3.Empirik-Analitik Yöntem:(Öğrenci merkezli anlayış )Eğitim ve din eğitiminde normatif-dedüktif ve manevî bilimsel-hermenötik yaklaşım ve yöntemlerin tek başlarına yetersiz kaldıklarının anlaşılmasından sonra, empirik-analitik yöntemler gündeme gelmeye ve ağırlık kazanmaya başlamıştır. Bunun arkasındaki itici güç ise öğrenci merkezli anlayış olmuştur. Hedef, eğitim olgusunun, öğrencinin, toplumun, zamanın ve çevrenin ihtiyaçlarına göre şekillendirilmesi ihtiyacını karşılamaktır.
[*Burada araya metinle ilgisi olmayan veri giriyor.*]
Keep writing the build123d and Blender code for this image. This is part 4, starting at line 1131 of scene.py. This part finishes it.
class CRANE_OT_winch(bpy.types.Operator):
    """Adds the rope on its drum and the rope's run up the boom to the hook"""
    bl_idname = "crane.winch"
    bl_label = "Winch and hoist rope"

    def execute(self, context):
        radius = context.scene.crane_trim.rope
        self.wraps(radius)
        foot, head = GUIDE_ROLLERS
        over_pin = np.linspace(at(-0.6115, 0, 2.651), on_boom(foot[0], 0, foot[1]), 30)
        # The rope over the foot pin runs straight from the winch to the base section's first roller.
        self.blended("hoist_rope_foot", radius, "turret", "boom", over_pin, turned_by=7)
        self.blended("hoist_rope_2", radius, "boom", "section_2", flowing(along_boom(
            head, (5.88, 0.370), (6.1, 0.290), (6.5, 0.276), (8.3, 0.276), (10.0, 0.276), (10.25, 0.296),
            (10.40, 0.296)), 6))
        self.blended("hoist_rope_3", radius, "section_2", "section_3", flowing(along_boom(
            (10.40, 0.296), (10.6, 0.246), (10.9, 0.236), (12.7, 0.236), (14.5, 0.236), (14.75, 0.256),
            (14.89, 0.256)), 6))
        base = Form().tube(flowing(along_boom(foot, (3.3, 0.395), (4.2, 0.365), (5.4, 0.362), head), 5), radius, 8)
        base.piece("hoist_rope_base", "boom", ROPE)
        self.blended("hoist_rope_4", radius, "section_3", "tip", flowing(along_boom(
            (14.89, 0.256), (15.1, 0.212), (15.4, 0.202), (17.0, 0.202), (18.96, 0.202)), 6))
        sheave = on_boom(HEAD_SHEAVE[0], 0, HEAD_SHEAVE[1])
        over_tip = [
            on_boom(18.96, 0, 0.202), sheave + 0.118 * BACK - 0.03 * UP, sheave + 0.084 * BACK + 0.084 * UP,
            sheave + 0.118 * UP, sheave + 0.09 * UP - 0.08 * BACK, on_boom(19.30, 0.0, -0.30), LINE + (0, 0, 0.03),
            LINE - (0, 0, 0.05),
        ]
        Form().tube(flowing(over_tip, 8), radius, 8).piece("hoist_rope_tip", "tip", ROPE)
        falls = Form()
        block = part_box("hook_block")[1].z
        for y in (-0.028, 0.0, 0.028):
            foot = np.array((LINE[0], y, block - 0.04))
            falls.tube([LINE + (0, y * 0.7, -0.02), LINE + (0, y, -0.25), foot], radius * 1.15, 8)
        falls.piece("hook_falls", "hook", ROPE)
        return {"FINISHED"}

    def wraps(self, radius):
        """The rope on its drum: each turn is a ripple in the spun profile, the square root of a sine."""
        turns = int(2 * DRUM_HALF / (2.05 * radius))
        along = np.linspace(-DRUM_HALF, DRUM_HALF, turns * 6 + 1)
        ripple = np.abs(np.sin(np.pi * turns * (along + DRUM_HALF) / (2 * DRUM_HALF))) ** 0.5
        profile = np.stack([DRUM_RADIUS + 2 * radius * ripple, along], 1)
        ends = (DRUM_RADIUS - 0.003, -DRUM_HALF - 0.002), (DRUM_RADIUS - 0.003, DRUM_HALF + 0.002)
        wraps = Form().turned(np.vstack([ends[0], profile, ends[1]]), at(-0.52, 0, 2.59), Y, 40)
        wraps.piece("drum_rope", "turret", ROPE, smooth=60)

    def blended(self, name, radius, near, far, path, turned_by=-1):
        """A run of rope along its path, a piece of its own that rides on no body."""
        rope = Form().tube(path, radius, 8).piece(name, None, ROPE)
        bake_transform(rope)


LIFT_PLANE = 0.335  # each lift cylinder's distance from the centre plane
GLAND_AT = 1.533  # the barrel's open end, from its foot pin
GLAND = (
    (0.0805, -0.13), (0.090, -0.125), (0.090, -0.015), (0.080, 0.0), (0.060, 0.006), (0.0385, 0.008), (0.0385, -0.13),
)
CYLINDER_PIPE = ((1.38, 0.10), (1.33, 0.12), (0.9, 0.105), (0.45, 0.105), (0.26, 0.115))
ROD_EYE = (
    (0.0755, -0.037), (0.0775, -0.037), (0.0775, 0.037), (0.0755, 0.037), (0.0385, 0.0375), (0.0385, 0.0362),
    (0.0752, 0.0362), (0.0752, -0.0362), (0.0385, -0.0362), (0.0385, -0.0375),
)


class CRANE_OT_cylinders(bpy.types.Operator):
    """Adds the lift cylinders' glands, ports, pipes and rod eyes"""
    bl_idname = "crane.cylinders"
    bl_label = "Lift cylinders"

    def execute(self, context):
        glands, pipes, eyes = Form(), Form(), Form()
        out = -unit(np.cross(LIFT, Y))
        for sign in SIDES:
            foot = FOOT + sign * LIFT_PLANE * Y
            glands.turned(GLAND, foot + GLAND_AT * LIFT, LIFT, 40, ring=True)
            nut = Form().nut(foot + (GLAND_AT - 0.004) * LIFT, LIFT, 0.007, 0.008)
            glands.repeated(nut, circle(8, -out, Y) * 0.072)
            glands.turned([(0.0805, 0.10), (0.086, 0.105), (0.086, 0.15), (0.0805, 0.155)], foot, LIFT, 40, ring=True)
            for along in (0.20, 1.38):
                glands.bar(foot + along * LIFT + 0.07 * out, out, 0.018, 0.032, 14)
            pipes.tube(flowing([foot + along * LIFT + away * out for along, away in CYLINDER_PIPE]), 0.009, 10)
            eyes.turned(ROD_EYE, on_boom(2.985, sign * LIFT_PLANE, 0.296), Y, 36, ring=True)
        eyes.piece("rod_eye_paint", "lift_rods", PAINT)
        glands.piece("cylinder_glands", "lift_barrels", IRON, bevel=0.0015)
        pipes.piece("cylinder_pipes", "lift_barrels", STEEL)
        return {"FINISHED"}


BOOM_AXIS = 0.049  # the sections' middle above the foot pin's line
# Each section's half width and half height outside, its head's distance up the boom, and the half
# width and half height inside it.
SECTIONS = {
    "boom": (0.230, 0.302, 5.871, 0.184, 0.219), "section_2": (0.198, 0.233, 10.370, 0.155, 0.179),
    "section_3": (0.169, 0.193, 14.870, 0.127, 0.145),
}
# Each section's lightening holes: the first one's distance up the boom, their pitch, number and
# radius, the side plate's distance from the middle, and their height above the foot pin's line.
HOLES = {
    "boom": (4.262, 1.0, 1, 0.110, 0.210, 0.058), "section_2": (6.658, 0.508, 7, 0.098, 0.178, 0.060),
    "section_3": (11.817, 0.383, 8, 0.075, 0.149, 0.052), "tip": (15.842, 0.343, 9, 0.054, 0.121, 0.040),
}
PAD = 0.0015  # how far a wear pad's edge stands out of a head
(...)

Bu anlayışın temelinde alan araştırmaları ve bunlara ilişkin yöntem ve teknikler bulunmaktadır. Ancak, tek başlarına kullanıldıklarında, yukarıdaki bütün eleştiriler hemen hemen empirik-analitik görüş için de geçerli hale gelmektedir. Çünkü bu kez de muhtevayı belirleyecek olan metinler göz ardı edilmiş duruma düşmektedir.
4.Dialektik-İdeoloji Eleştirel Yöntem: (Akıl yürütme) Eğitim ve din eğitimi alanında, yukarıda verilen üç yöntemin yanında, dialektik-ideoloji eleştirel yöntemi teklif edenler vardır. Dialektik-ideoloji eleştirel yöntem, diğer üç yönteme alternatif olarak değil, aksine bu üçünün yanında tamamlayıcı bir yaklaşım olarak doğmuş gözükmektedir. Dialektik metod, zıtlıkların kaldırılması için akıl yürütme ilkesine dayanmaktadır. Bu ilkeye göre, ulaşılan her sonuç yeni bir başlangıç olarak kabul edilir. Sürekli tez anti-tez vardır. Bu anlamda düşünme “tecrübe ile gerçeklik arasındaki zıtlığı akıl yürüterek çözme denemesidir.”Din eğitimi araştırmalarında, normatif, hermenötik ve empirik yaklaşımların tek başlarına yeterli olamadıkları anlaşılmıştır. unların, gerektiğinde birlikte ve iç içe kullanılması gereği ortaya konulmuştur.